While appreciating the government for identification of the textile industry as the main vehicle for achieving what he called the ambitious export target of $10 billion for the current fiscal, Mohsin said that APTMA members fully accept the government’s emphasis on value addition as a step in the right direction.

However, until the spadework is done for documentation any abrupt change in the existing system may prove counter productive. Spadework includes the implementation towards production and export of value addition item i.e. commercial spinners of yarn and weavers of gray cloth are provided sufficient funds for establishing new units for BMR. The abrupt withdrawal of export refinancing facility from low value added items to high value added items is like letting the bird in hand to go in the hope of catching the bird in the bush.

The shifting of export refinancing should be gradual in particular gray cloth, yarn of the fine counts, dyed yarn, lycra etc. which come under the category of value added items should be allowed refinance till such time that higher value added production is achieved. The switch over from low value added to high value added should be gentle, caring and smooth. Any sudden change, like torrential flood in the hilly ravines, would carry with it good and bad indiscriminately, he remarked.

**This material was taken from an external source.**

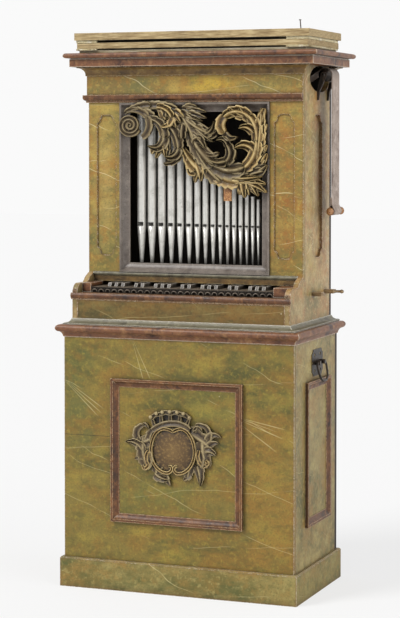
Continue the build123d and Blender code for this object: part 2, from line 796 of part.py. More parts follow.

Whatever the concerns expressed by the textile sector and even by other sectors for that matter clamouring for incentives has become a feature of our economy.

The time has come to judge what we have taken from the country and what we have given in return. People are fade up with cliches.

Economy is suffering from huge foreign and domestic debts having a bad impact on our sovereignty. A vast majority of the people is compelled to live below poverty line due to non- availability of even level playing ground. Policies of privileges should come to an end now.